— Start —

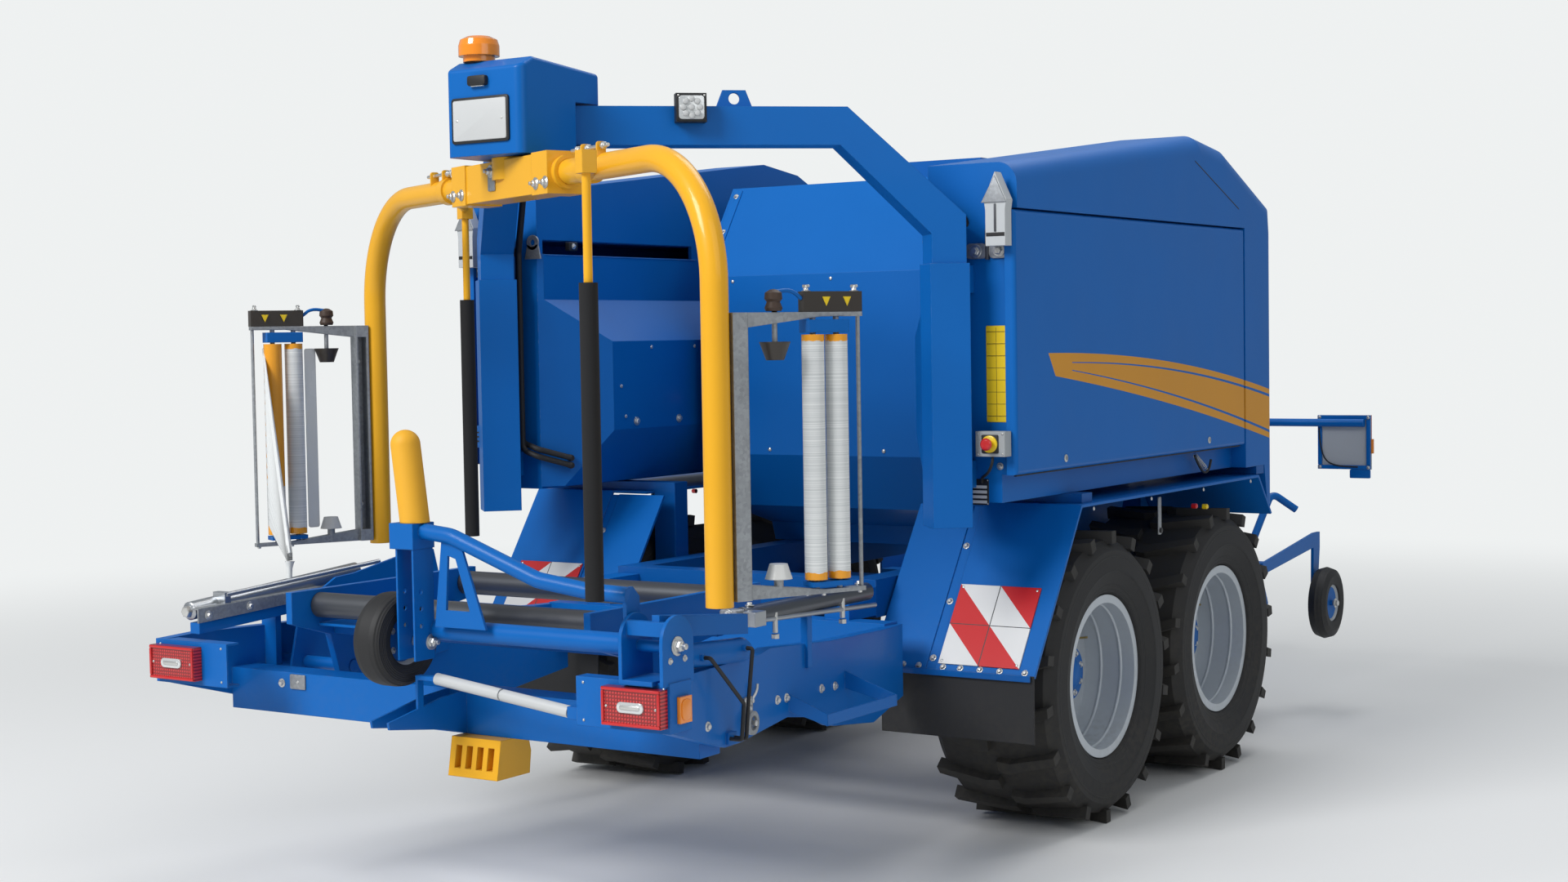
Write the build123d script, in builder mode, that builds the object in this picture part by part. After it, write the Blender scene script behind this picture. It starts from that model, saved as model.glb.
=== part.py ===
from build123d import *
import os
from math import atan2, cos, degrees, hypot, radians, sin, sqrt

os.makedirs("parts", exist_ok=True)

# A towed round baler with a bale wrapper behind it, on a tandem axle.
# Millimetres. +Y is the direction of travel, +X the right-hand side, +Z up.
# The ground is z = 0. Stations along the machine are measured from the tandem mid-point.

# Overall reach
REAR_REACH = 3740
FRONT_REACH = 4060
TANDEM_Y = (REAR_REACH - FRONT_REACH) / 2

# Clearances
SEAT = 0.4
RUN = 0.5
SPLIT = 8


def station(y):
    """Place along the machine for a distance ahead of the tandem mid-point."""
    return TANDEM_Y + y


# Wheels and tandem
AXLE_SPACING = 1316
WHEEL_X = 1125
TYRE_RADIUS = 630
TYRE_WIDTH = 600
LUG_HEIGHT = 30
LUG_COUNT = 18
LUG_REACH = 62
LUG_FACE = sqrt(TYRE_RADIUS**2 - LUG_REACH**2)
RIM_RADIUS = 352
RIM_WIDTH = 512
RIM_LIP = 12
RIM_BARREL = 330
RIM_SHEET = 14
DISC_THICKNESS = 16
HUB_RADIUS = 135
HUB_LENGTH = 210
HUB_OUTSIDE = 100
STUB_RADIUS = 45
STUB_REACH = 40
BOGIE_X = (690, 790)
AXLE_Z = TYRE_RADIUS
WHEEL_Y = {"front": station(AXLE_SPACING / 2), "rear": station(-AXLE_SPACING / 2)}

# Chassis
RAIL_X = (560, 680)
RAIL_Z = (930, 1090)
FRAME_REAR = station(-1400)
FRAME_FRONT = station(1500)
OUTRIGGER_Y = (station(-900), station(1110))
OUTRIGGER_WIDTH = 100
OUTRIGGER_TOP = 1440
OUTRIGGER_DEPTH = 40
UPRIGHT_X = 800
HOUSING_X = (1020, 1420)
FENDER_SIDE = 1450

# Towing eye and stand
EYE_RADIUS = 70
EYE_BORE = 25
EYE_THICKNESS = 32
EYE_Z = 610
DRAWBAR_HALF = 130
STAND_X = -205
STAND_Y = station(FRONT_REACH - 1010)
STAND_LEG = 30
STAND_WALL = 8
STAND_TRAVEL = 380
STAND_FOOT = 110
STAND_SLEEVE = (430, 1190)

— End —

◆ **YOUR GOAL**
Reply with nothing but the number of lines in the data above that contain "behind".

◆ **TASK RESPONSE**
2